• [Task goal]:
Copy out all the data, word for word.

• [Information shown]:
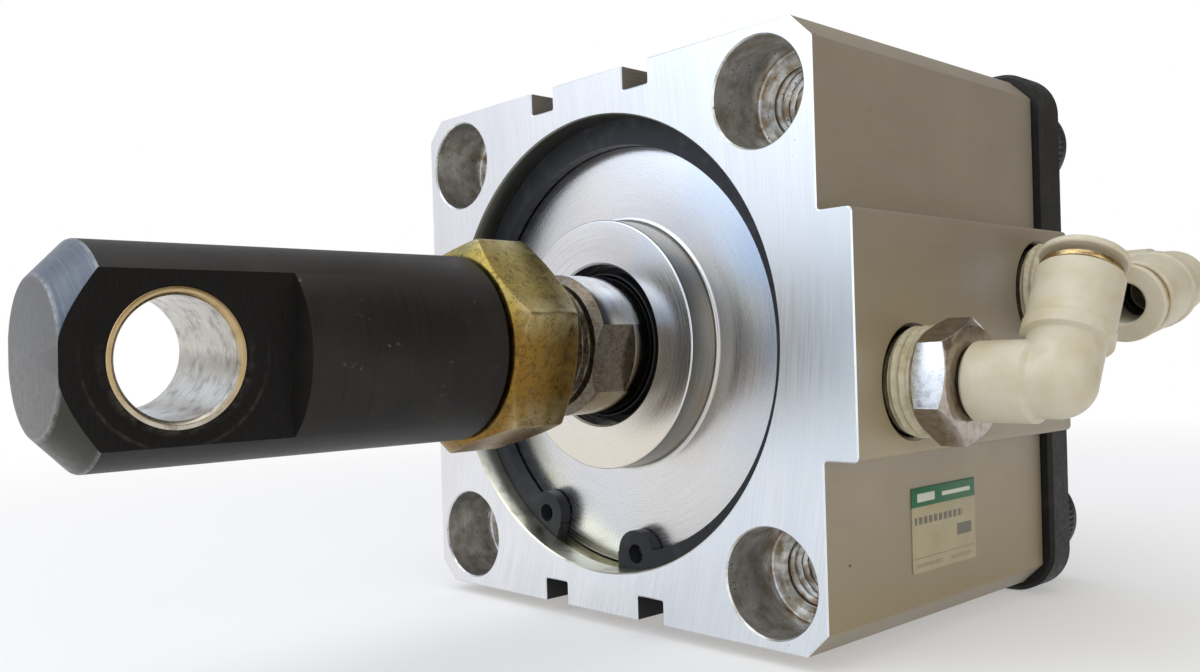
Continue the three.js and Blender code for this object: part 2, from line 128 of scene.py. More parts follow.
def rounded(points, radii, closed=True, seg=4):
    """A polyline whose corners are rounded; radii is one number or one per point."""
    pts = [np.array(p, float) for p in points]
    n = len(pts)
    rr = [radii] * n if np.isscalar(radii) else list(radii)
    out = []
    for i, p in enumerate(pts):
        if (not closed and i in (0, n - 1)) or rr[i] <= 0:
            out.append(p)
            continue
        a, b = pts[i - 1] - p, pts[(i + 1) % n] - p
        la, lb = np.linalg.norm(a), np.linalg.norm(b)
        if la < 1e-9 or lb < 1e-9:
            out.append(p)
            continue
        a, b = a / la, b / lb
        half = math.acos(max(-1, min(1, a @ b))) / 2
        if half > rad(89):
            out.append(p)
            continue
        t = min(rr[i] / math.tan(half), 0.48 * la, 0.48 * lb)
        r = t * math.tan(half)
        c = p + (a + b) / np.linalg.norm(a + b) * (r / math.sin(half))
        s, e = p + a * t - c, p + b * t - c
        a0, a1 = math.atan2(s[1], s[0]), math.atan2(e[1], e[0])
        d = (a1 - a0 + math.pi) % (2 * math.pi) - math.pi
        out += [c + r * np.array([math.cos(a0 + d * k / seg), math.sin(a0 + d * k / seg)]) for k in range(seg + 1)]
    return out


def revolve(profile, seg=128, axis="Y", closed=False):
    """Points and faces of a turned solid. The profile is [radius, station] pairs, from axis to axis or a closed loop."""
    p = np.array(profile, float)
    n = len(p)
    th = 2 * np.pi * np.arange(seg) / seg
    c, s = np.cos(th)[:, None], np.sin(th)[:, None]
    u, w, st = c * p[None, :, 0], s * p[None, :, 0], np.repeat(p[None, :, 1], seg, 0)
    v = {"Y": (u, st, w), "X": (st, u, w), "Z": (u, w, st)}[axis]
    verts = np.stack(v, -1).reshape(-1, 3)
    faces = []
    for j in range(seg):
        k = (j + 1) % seg
        for i in range(n if closed else n - 1):
            m = (i + 1) % n
            faces.append([j * n + i, j * n + m, k * n + m, k * n + i])
    return verts, faces


def turned(name, profile, seg=128, axis="Y", closed=False, at=(0, 0, 0), turn=None, smooth=32.0):
    v, f = revolve(profile, seg, axis, closed)
    if turn is not None:
        v = v @ np.array(turn).T
    return to_object(name, v + np.array(at, float), f, smooth)


def prism(name, outline, y0, y1, ease=0.0, inner=None):
    """An outline in x, z pushed along y, with its two rims eased."""
    p = np.array(outline, float)
    n = len(p)
    if ease:
        e = np.roll(p, -1, 0) - p
        ln = np.maximum(np.linalg.norm(e, axis=1, keepdims=True), 1e-9)
        e = e / ln
        area = np.sum(p[:, 0] * np.roll(p[:, 1], -1) - np.roll(p[:, 0], -1) * p[:, 1])
        nrm = np.stack([e[:, 1], -e[:, 0]], 1) * (1 if area > 0 else -1)
        m = nrm + np.roll(nrm, 1, 0)
        m = m / np.maximum(np.linalg.norm(m, axis=1, keepdims=True), 1e-9)
        cosh = np.maximum(np.sum(m * nrm, 1, keepdims=True), 0.4)
        ins = p - m * ease / cosh
        rings = [(ins, y0), (p, y0 + ease), (p, y1 - ease), (ins, y1)]
    else:
        rings = [(p, y0), (p, y1)]
    verts = np.vstack([np.stack([q[:, 0], np.full(n, y), q[:, 1]], 1) for q, y in rings])
    faces = []
    for k in range(len(rings) - 1):
        for i in range(n):
            j = (i + 1) % n
            faces.append([k * n + i, k * n + j, (k + 1) * n + j, (k + 1) * n + i])
    faces.append(list(range(n))[::-1])
    faces.append([(len(rings) - 1) * n + i for i in range(n)])
    return to_object(name, verts, faces)


def block(name, x, y, z):
    return prism(name, [(x[0], z[0]), (x[1], z[0]), (x[1], z[1]), (x[0], z[1])], y[0], y[1])


def about_y(deg):
    c, s = math.cos(rad(deg)), math.sin(rad(deg))
    return np.array([[c, 0, s], [0, 1, 0], [-s, 0, c]])


def about_x(deg):
    c, s = math.cos(rad(deg)), math.sin(rad(deg))
    return np.array([[1, 0, 0], [0, c, -s], [0, s, c]])


def moved(ob, turn=None, at=(0, 0, 0), about_y_shift=True):
    """Turns a finished mesh about the front-face origin, then shifts it, in mm."""
    co = np.zeros(len(ob.data.vertices) * 3)
    ob.data.vertices.foreach_get("co", co)
    co = co.reshape(-1, 3) * 1000
    co[:, 1] -= SHIFT
    if turn is not None:
        co = co @ np.array(turn).T
    co = co + np.array(at, float)
    co[:, 1] += SHIFT
    ob.data.vertices.foreach_set("co", (co * 0.001).ravel())
    ob.data.update()
    return ob


def hexagon(af, turn, corner=0.0):
    R = af / math.sqrt(3)
    pts = [(R * math.cos(rad(turn + 60 * k)), R * math.sin(rad(turn + 60 * k))) for k in range(6)]
    return rounded(pts, corner, seg=5) if corner else pts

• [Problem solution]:
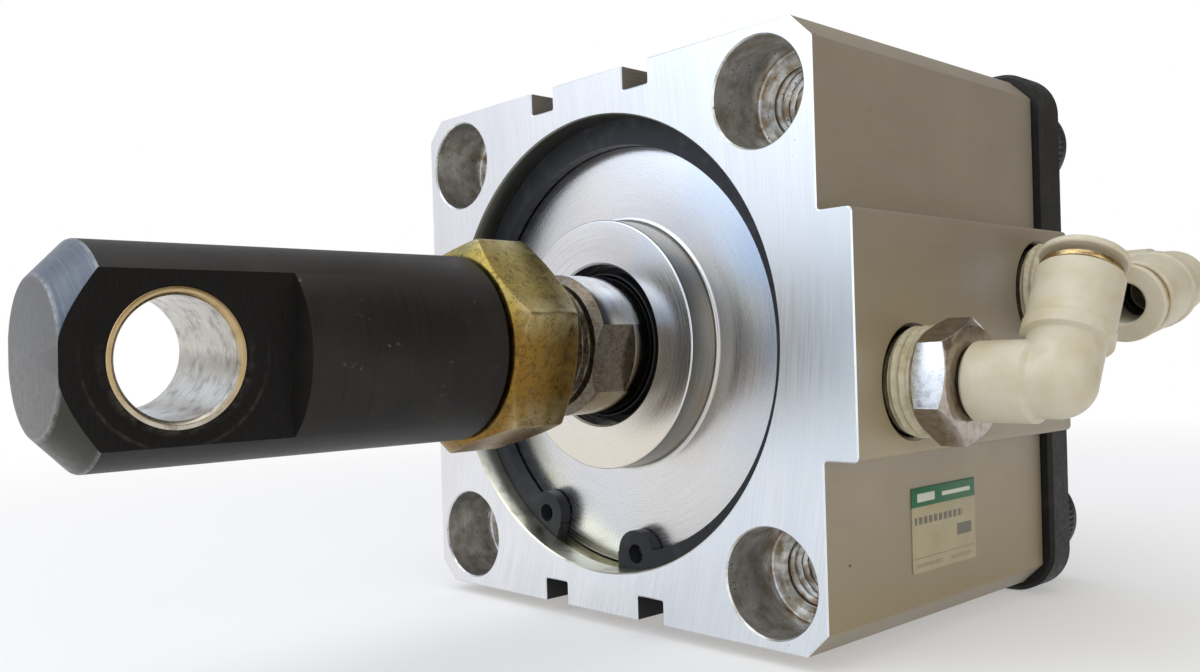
Continue the three.js and Blender code for this object: part 2, from line 128 of scene.py. More parts follow.
def rounded(points, radii, closed=True, seg=4):
    """A polyline whose corners are rounded; radii is one number or one per point."""
    pts = [np.array(p, float) for p in points]
    n = len(pts)
    rr = [radii] * n if np.isscalar(radii) else list(radii)
    out = []
    for i, p in enumerate(pts):
        if (not closed and i in (0, n - 1)) or rr[i] <= 0:
            out.append(p)
            continue
        a, b = pts[i - 1] - p, pts[(i + 1) % n] - p
        la, lb = np.linalg.norm(a), np.linalg.norm(b)
        if la < 1e-9 or lb < 1e-9:
            out.append(p)
            continue
        a, b = a / la, b / lb
        half = math.acos(max(-1, min(1, a @ b))) / 2
        if half > rad(89):
            out.append(p)
            continue
        t = min(rr[i] / math.tan(half), 0.48 * la, 0.48 * lb)
        r = t * math.tan(half)
        c = p + (a + b) / np.linalg.norm(a + b) * (r / math.sin(half))
        s, e = p + a * t - c, p + b * t - c
        a0, a1 = math.atan2(s[1], s[0]), math.atan2(e[1], e[0])
        d = (a1 - a0 + math.pi) % (2 * math.pi) - math.pi
        out += [c + r * np.array([math.cos(a0 + d * k / seg), math.sin(a0 + d * k / seg)]) for k in range(seg + 1)]
    return out


def revolve(profile, seg=128, axis="Y", closed=False):
    """Points and faces of a turned solid. The profile is [radius, station] pairs, from axis to axis or a closed loop."""
    p = np.array(profile, float)
    n = len(p)
    th = 2 * np.pi * np.arange(seg) / seg
    c, s = np.cos(th)[:, None], np.sin(th)[:, None]
    u, w, st = c * p[None, :, 0], s * p[None, :, 0], np.repeat(p[None, :, 1], seg, 0)
    v = {"Y": (u, st, w), "X": (st, u, w), "Z": (u, w, st)}[axis]
    verts = np.stack(v, -1).reshape(-1, 3)
    faces = []
    for j in range(seg):
        k = (j + 1) % seg
        for i in range(n if closed else n - 1):
            m = (i + 1) % n
            faces.append([j * n + i, j * n + m, k * n + m, k * n + i])
    return verts, faces


def turned(name, profile, seg=128, axis="Y", closed=False, at=(0, 0, 0), turn=None, smooth=32.0):
    v, f = revolve(profile, seg, axis, closed)
    if turn is not None:
        v = v @ np.array(turn).T
    return to_object(name, v + np.array(at, float), f, smooth)


def prism(name, outline, y0, y1, ease=0.0, inner=None):
    """An outline in x, z pushed along y, with its two rims eased."""
    p = np.array(outline, float)
    n = len(p)
    if ease:
        e = np.roll(p, -1, 0) - p
        ln = np.maximum(np.linalg.norm(e, axis=1, keepdims=True), 1e-9)
        e = e / ln
        area = np.sum(p[:, 0] * np.roll(p[:, 1], -1) - np.roll(p[:, 0], -1) * p[:, 1])
        nrm = np.stack([e[:, 1], -e[:, 0]], 1) * (1 if area > 0 else -1)
        m = nrm + np.roll(nrm, 1, 0)
        m = m / np.maximum(np.linalg.norm(m, axis=1, keepdims=True), 1e-9)
        cosh = np.maximum(np.sum(m * nrm, 1, keepdims=True), 0.4)
        ins = p - m * ease / cosh
        rings = [(ins, y0), (p, y0 + ease), (p, y1 - ease), (ins, y1)]
    else:
        rings = [(p, y0), (p, y1)]
    verts = np.vstack([np.stack([q[:, 0], np.full(n, y), q[:, 1]], 1) for q, y in rings])
    faces = []
    for k in range(len(rings) - 1):
        for i in range(n):
            j = (i + 1) % n
            faces.append([k * n + i, k * n + j, (k + 1) * n + j, (k + 1) * n + i])
    faces.append(list(range(n))[::-1])
    faces.append([(len(rings) - 1) * n + i for i in range(n)])
    return to_object(name, verts, faces)


def block(name, x, y, z):
    return prism(name, [(x[0], z[0]), (x[1], z[0]), (x[1], z[1]), (x[0], z[1])], y[0], y[1])


def about_y(deg):
    c, s = math.cos(rad(deg)), math.sin(rad(deg))
    return np.array([[c, 0, s], [0, 1, 0], [-s, 0, c]])


def about_x(deg):
    c, s = math.cos(rad(deg)), math.sin(rad(deg))
    return np.array([[1, 0, 0], [0, c, -s], [0, s, c]])


def moved(ob, turn=None, at=(0, 0, 0), about_y_shift=True):
    """Turns a finished mesh about the front-face origin, then shifts it, in mm."""
    co = np.zeros(len(ob.data.vertices) * 3)
    ob.data.vertices.foreach_get("co", co)
    co = co.reshape(-1, 3) * 1000
    co[:, 1] -= SHIFT
    if turn is not None:
        co = co @ np.array(turn).T
    co = co + np.array(at, float)
    co[:, 1] += SHIFT
    ob.data.vertices.foreach_set("co", (co * 0.001).ravel())
    ob.data.update()
    return ob


def hexagon(af, turn, corner=0.0):
    R = af / math.sqrt(3)
    pts = [(R * math.cos(rad(turn + 60 * k)), R * math.sin(rad(turn + 60 * k))) for k in range(6)]
    return rounded(pts, corner, seg=5) if corner else pts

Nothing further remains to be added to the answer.